Sparks fly in Ukraine as Russia prepares for election by Kim Sengupta

The real and highly contentious issue is not a polling station for Russian nationals in Kiev but the fact that Crimea, annexed by Vladimir Putin two years ago, will take part in the election and send deputies to the duma in Moscow.

In Ukraine this is regarded as a big step to absorb Crimea into the Russian Federation in flagrant violation of international law. President Poroshenko, who has charged that Crimea has “been turned into a concentration camp of the best Soviet standards”  warned that Crimean residents who take part in the election will face sanctions.

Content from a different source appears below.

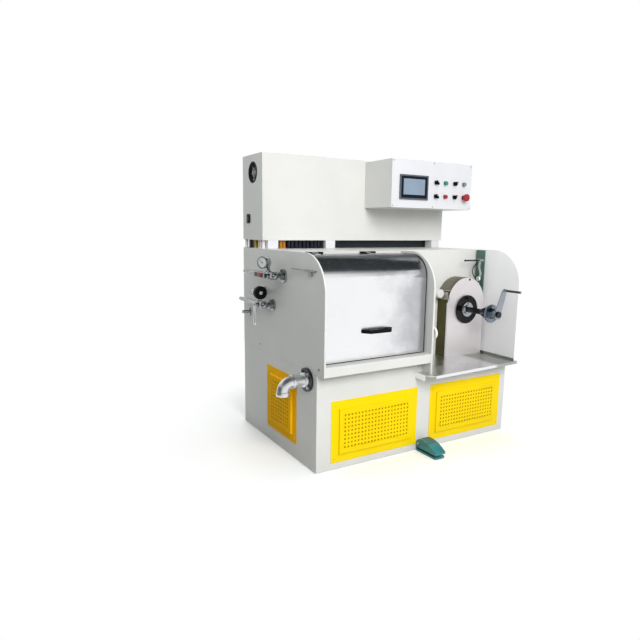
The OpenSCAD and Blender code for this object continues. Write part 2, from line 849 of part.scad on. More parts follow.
module cabinet_feet() {
    feet_x = [foot_first, foot_first + foot_spacing, cabinet_w - foot_w - foot_last];
    color(white) from_corner() for (x = feet_x, y = [cabinet_y, base_d - foot_w])
        translate([x, y, body_top]) cube([foot_w, foot_w, cabinet_gap]);
}

module cable_trunk() {
    margin = foot_w + 10;
    color(black) from_corner() translate([40, cabinet_y + margin, body_top])
        cube([cabinet_w - 90, cabinet_d - 2 * margin, cabinet_gap]);
}

module fan_housing() {
    ring_w = 4;
    color(black) from_corner() {
        difference() {
            bar_x(-1, fan_depth, fan_y, fan_z, fan_r);
            bar_x(-2, fan_depth - 4, fan_y, fan_z, fan_r - ring_w);
        }
        bar_x(10, fan_depth - 3, fan_y, fan_z, 5);
    }
}

module fan_rotor() {
    blades = 7;
    reach = fan_r - 9;
    color(black) from_corner() translate([8, fan_y, fan_z]) difference() {
        union() {
            bar_x(0, 22, 0, 0, 17);
            for (i = [0:blades - 1]) rotate([i * 360 / blades, 0, 0]) translate([11, 0, 12])
                rotate([0, 0, 35]) translate([-9, -1.25, 0]) cube([18, 2.5, reach - 12]);
        }
        bar_x(2, 23, 0, 0, 5 + run_gap);
    }
}

module cabinet_lock() {
    lock_w = 42;
    lock_h = 48;
    color(black) from_corner() translate([0, base_d - lock_from_back + lock_w / 2, cabinet_z + lock_up])
        rotate([0, 0, -90]) sheet_xz(0, 4) rounded_square(lock_w, lock_h, 8);
}

module control_box() {
    color(cream) from_corner() translate([box_x, box_y, box_z]) cube([box_w, box_d, box_h]);
}

module control_panel() {
    color(white) from_corner() translate([box_x, panel_y, box_z]) cube([box_w, panel_t, box_h]);
}

module screen_frame() {
    frame_t = 8;
    color(dark_steel) from_corner() translate([box_x + screen_x, 0, box_z + screen_up])
        sheet_xz(panel_y, frame_t) difference() {
            square([screen_w, screen_h]);
            translate([screen_rim, screen_rim]) square([glass_w, glass_h]);
        }
}

module touch_screen() {
    glass_t = 6;
    color(black) from_corner() translate([box_x + screen_x + screen_rim, 0, box_z + screen_up + screen_rim])
        sheet_xz(panel_y, glass_t) square([glass_w, glass_h]);
}

// Place for the control in column i, from 0, and row j, from 0 at the bottom
module at_button(i, j) {
    translate([box_x + button_first + i * button_pitch, panel_y, box_z + button_up + j * row_pitch])
        children();
}

module button_collars() {
    color(steel) from_corner() for (i = [0:3], j = [0:1]) at_button(i, j) difference() {
        bar_y(-6, 0, 0, 0, collar_r);
        bar_y(-7, -2, 0, 0, collar_r - 4);
    }
}

module selector_knobs() {
    color(black) from_corner() for (at = [[0, 1], [2, 1], [0, 0], [2, 0]])
        at_button(at[0], at[1]) {
            bar_y(-14, -2, 0, 0, collar_r - 4.5);
            rotate([0, at[0] == 0 ? -30 : 35, 0]) translate([-4, -24, -collar_r + 3])
                cube([8, 12, 2 * collar_r - 6]);
        }
}

// A push button in its collar
module button_cap(i, j) {
    at_button(i, j) bar_y(-15, -2, 0, 0, collar_r - 4.5);
}

module green_button() {
    color("#1F9A62") from_corner() button_cap(1, 1);
}

module red_button() {
    color("#C7202C") from_corner() button_cap(1, 0);
}

module grey_button() {
    color("#A9ADB0") from_corner() button_cap(3, 1);
}

module emergency_stop() {
    color("#C7202C") from_corner() at_button(3, 0) {
        bar_y(-24, -2, 0, 0, collar_r - 4.5);
        bar_y(-34, -22, 0, 0, collar_r + 5);
    }
}

module wire_inlet_guide() {
    guide_z = base_h + inlet_up;
    color(dark_steel) from_corner() {
        translate([-12, 14, guide_z]) cube([12, 86, 7]);
        translate([-9, 46, guide_z - 20]) cube([9, 22, 21]);
        bar_y(99, 231, -8, guide_z + 3.5, 2.5);
        bar_x(-8, 0, 228.5, guide_z + 3.5, 2.5);
    }
}

module drain_elbow() {
    bend_x = -drain_run;
    band_r = drain_r + 7;
    color(steel) from_corner() difference() {
        union() {
            bar_x(-12, 0, drain_y, drain_z, drain_flange_r);
            bar_x(-24, -11, drain_y, drain_z, drain_r + 10);
            bar_x(bend_x, -23, drain_y, drain_z, drain_r);
            bar_x(bend_x, bend_x + 16, drain_y, drain_z, band_r);
            translate([bend_x, drain_y, drain_z - drain_bend_r]) rotate([90, 0, 180])
                rotate_extrude(angle = 90) translate([drain_bend_r, 0]) circle(drain_r + 3);
            translate([bend_x - drain_bend_r, drain_y, drain_z - drain_bend_r - 16])
                cylinder(h = 18, r = band_r);
        }
        translate([bend_x - drain_bend_r, drain_y, drain_z - drain_bend_r - 17])
            cylinder(h = 23, r = drain_r);
    }
}

// A round flange on the side plate, with a nipple that turns back into a pipe along the plate
module wall_elbow(y, z, flange_r) {
    bar_x(-9, 0, y, z, flange_r);
    bar_x(-20, -8, y, z, pipe_r + 6);
    bar_x(-pipe_off, -19, y, z, pipe_r);
    translate([-pipe_off, y, z]) sphere(pipe_r + 4);
}

// A pipe along the plate whose rear end is turned down to take a coupling
module pipe_run(y0, y1, z) {
    end_len = 20;
    bar_y(y0, y1 - end_len, -pipe_off, z, pipe_r);
    bar_y(y1 - end_len - eps, y1, -pipe_off, z, pipe_r - 1.5);
}

// A ball valve body on a pipe along the plate, with the stem towards the outside
module valve_body(y, z) {
    bar_y(y - 24, y + 24, -pipe_off, z, pipe_r + 7);
    bar_x(-lever_off + 6, -pipe_off, y, z, 9);
    bar_x(-lever_off - 6, -pipe_off, y, z, 4);
}

module coolant_pipes() {
    upper_end = base_d - upper_pipe_back;
    lower_end = base_d - lower_pipe_back;
    hose_y = base_d - hose_back;
    hose_z = base_h + hose_up;
    hand_x = -handwheel_x;
    color(steel) from_corner() {
        wall_elbow(upper_pipe_y, upper_z, 33);
        pipe_run(upper_pipe_y, upper_end, upper_z);
        valve_body(upper_pivot_y, upper_z);
        translate([-pipe_off, gauge_y, upper_z]) cylinder(h = gauge_tee_z - upper_z, r = pipe_r - 1);
        wall_elbow(lower_pipe_y, lower_z, 29);
        pipe_run(lower_pipe_y, lower_end, lower_z);
        valve_body(lower_pivot_y, lower_z);
        // The regulating valve behind the handwheel
        bar_x(hand_x, 0, handwheel_y + 60, handwheel_z, pipe_r);
        bar_x(-8, 0, handwheel_y + 60, handwheel_z, 24);
        bar_y(handwheel_y + 34, handwheel_y + 78, hand_x, handwheel_z, 17);
        bar_y(handwheel_y - 6, handwheel_y + 40, hand_x, handwheel_z, 5);
        // The short hose tail near the rear
        bar_x(-42, 0, hose_y, hose_z, 9);
        bar_x(-8, 0, hose_y, hose_z, 19);
    }
}

// A gauge held from behind by a stem that stands on the upper pipe
module pressure_gauge() {
    body_len = 34;
    neck_len = 16;
    stem_r = 8;
    color(steel) from_corner() translate([-pipe_off, gauge_y, 0]) {
        translate([0, 0, gauge_tee_z]) cylinder(h = gauge_z + 12 - gauge_tee_z, r = stem_r);
        rotate([0, 0, -gauge_turn]) {
            bar_y(-neck_len - eps, 0, 0, gauge_z, stem_r - 2);
            bar_y(-neck_len - body_len, -neck_len, 0, gauge_z, gauge_r);
        }
    }
}

// A lever whose eye is at the origin, in the plane x = 0, and which points towards +Y
module lever() {
    lever_t = 4;
    difference() {
        union() {
            bar_x(-lever_t / 2, lever_t / 2, 0, 0, 12);
            translate([-lever_t / 2, 0, -7]) cube([lever_t, 30, 14]);
            translate([-lever_t, 28, -10]) cube([2 * lever_t, lever_len - 28, 20]);
        }
        bar_x(-lever_t, lever_t, 0, 0, 4 + run_gap);
    }
}

// A flat looped lever that widens from its eye at the origin, in the plane x = 0, towards +Y
module loop_lever() {
    lever_t = 5;
    eye_r = 13;
    end_r = 16;
    end_y = loop_lever_len - end_r;
    slot_y = 36;
    slot_r = 5;
    slot_end_r = 8;
    difference() {
        sheet_yz(-lever_t / 2, lever_t) difference() {
            union() {
                circle(eye_r);
                polygon([[0, -eye_r + 1], [end_y, -end_r], [end_y, end_r], [0, eye_r - 1]]);
                translate([end_y, 0]) circle(end_r);
            }
            translate([slot_y, 0]) circle(slot_r, $fn = 24);
            polygon([[slot_y, -slot_r], [end_y, -slot_end_r], [end_y, slot_end_r], [slot_y, slot_r]]);
            translate([end_y, 0]) circle(slot_end_r, $fn = 24);
        }
        bar_x(-lever_t, lever_t, 0, 0, 4 + run_gap);
    }
}

module upper_valve_lever() {
    color("#B5262B") from_corner() translate([-lever_off, upper_pivot_y, upper_z]) lever();
}

module lower_valve_lever() {
    color(steel) from_corner() translate([-lever_off, lower_pivot_y, lower_z]) rotate([-90, 0, 0])
        loop_lever();
}

module valve_handwheel() {
    color(black) from_corner() translate([-handwheel_x, handwheel_y, handwheel_z]) difference() {
        bar_y(-6, 14, 0, 0, handwheel_r);
        bar_y(-7, 15, 0, 0, 5 + run_gap);
        bar_y(-7, -2, 0, 0, handwheel_r - 12);
    }
}

// The sole on the floor, with the lug and the pin that carry the pedal
module foot_switch_base() {
    sole_t = 8;
    sole_r = 10;
    lug_x = pedal_x + (pedal_w - lug_w) / 2;
    color("#3F8792") from_corner() {
        translate([pedal_x, -pedal_len, 0]) linear_extrude(sole_t) rounded_square(pedal_w, pedal_len, sole_r);
        sheet_yz(lug_x, lug_w) translate([pedal_pin_y, 0]) {
            translate([-lug_r, 0]) square([2 * lug_r, pedal_pin_z]);
            translate([0, pedal_pin_z]) circle(lug_r);
        }
        bar_x(pedal_x + 2, pedal_x + pedal_w - 2, pedal_pin_y, pedal_pin_z, pedal_pin_r);
    }
}

// A domed pedal, highest at its crown, with a slot at the rear that straddles the lug
module foot_pedal() {
    rear = -8;
    crown = -42;
    low = 20;
    rear_drop = 16;
    steps = 12;
    slot_gap = 1;
    slot_d = lug_r + 6;
    back = [for (i = [0:steps]) let (t = 1 - i / steps)
        [crown + t * (rear - crown), pedal_h - rear_drop * t * t]];
    front = [for (i = [1:steps]) let (t = i / steps)
        [crown + t * (-pedal_len - crown), pedal_h - (pedal_h - pedal_toe_h) * t * t]];
    color("#4B6A66") from_corner() difference() {
        sheet_yz(pedal_x, pedal_w) polygon(concat([[-pedal_len, low], [rear, low]], back, front));
        translate([pedal_x + (pedal_w - lug_w) / 2 - slot_gap, pedal_pin_y - slot_d, low - eps])
            cube([lug_w + 2 * slot_gap, slot_d - pedal_pin_y, pedal_pin_z + lug_r + 5 - low]);
        bar_x(pedal_x - eps, pedal_x + pedal_w + eps, pedal_pin_y, pedal_pin_z, pedal_pin_r + run_gap);
    }
}

base_cabinet();
front_left_vent();
front_right_vent();
side_vent();
left_side_plate();
gearbox_body();
divider_plate();
guard_plate();
chamber_trough();
drawing_cones();
die_holder();
roof_hinges();
chamber_cover();
cover_handle();
takeup_shelf();
spindle_housing();
spindle_pedestal();
spindle_shaft();
spindle_flange();
spindle_hub();
spool_cone();
clamp_crank();
guide_wheel();
traverse_bracket();
guide_rod();
guide_arm();
guide_roller();
electrical_cabinet();
cabinet_feet();
cable_trunk();
fan_housing();
fan_rotor();
cabinet_lock();
control_box();
control_panel();
screen_frame();
touch_screen();
button_collars();
selector_knobs();
green_button();
red_button();
grey_button();
emergency_stop();
wire_inlet_guide();
drain_elbow();
coolant_pipes();
pressure_gauge();
upper_valve_lever();
lower_valve_lever();
valve_handwheel();
foot_switch_base();
foot_pedal();
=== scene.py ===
import bmesh
import bpy
import math
from mathutils import Matrix, Vector


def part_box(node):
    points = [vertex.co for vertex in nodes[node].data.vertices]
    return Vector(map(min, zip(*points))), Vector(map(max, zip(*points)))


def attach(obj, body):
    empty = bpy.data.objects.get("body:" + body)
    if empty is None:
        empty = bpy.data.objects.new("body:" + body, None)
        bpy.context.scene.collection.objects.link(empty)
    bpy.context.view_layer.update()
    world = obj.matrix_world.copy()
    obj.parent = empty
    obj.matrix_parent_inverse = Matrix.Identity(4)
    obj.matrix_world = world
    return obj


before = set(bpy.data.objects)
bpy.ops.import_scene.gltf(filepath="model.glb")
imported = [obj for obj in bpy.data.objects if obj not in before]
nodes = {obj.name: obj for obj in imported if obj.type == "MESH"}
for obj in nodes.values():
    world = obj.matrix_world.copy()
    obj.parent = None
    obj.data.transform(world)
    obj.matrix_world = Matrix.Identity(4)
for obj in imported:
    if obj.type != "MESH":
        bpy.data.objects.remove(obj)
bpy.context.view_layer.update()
print("frame loaded:", len(nodes), "CAD nodes")

# Places below are in mm from the base's front left corner: x right, y back, z up
baseCorner = (-600, -406, 0)
toFrame = Matrix.Scale(0.001, 4) @ Matrix.Translation(baseCorner)
toCorner = toFrame.inverted()
left, right = Vector((-1, 0, 0)), Vector((1, 0, 0))
front, back = Vector((0, -1, 0)), Vector((0, 1, 0))
up = Vector((0, 0, 1))


def span(node):
    low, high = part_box(node)
    return toCorner @ low, toCorner @ high


def middle(node):
    low, high = span(node)
    return (low + high) / 2


# The photo's camera: metres, degrees, and lens and sensor in mm
photo = dict(place=(-1.775, -2.411, 1.089), yaw=30.62, pitch=9.39, roll=0.727, lens=30.81, sensor=36, sees=60)


def makeCamera():
    yaw, pitch, roll = (math.radians(photo[k]) for k in ("yaw", "pitch", "roll"))
    ahead = Vector((math.sin(yaw) * math.cos(pitch), math.cos(yaw) * math.cos(pitch), -math.sin(pitch)))
    across = Vector((math.cos(yaw), -math.sin(yaw), 0))
    above = across.cross(ahead)
    camX = across * math.cos(roll) + above * math.sin(roll)
    camY = above * math.cos(roll) - across * math.sin(roll)
    data = bpy.data.cameras.new("photoCamera")
    data.lens = photo["lens"]
    data.sensor_width = photo["sensor"]
    data.clip_end = photo["sees"]
    camera = bpy.data.objects.new("photoCamera", data)
    camera.matrix_world = Matrix((camX, camY, -ahead)).transposed().to_4x4()
    camera.location = photo["place"]
    bpy.context.scene.collection.objects.link(camera)
    bpy.context.scene.camera = camera


makeCamera()


def linear(hexColour):
    values = [int(hexColour[i:i + 2], 16) / 255 for i in (1, 3, 5)]
    return tuple(v / 12.92 if v <= 0.04045 else ((v + 0.055) / 1.055) ** 2.4 for v in values) + (1,)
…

US President Barack Obama’s administration also stressed that extending the elections to Crimea was illegal. “The United States does not recognise the legitimacy and will not recognise the outcome of the elections planned for Russian-occupied Crimea,” said State Department  spokesperson John Kirby. “Our position on Crimea is clear: the peninsula remains an integral part of Ukraine. Crimea-related sanctions against Russia will remain until Russia returns control of Crimea to Ukraine.”

The US was also concerned, he added, “about the humanitarian situation in Crimea, including the status of the ethnic Tatar community and widespread reports of missing persons and human rights abuses.”

Dmitry Peskov, press secretary to President Vladimir Putin stated that “outside demands” to halt the Crimea polls will be ignored. “Russia has no intention to enter into any discussions with foreign nations concerning the election process on its own territory,” he declared.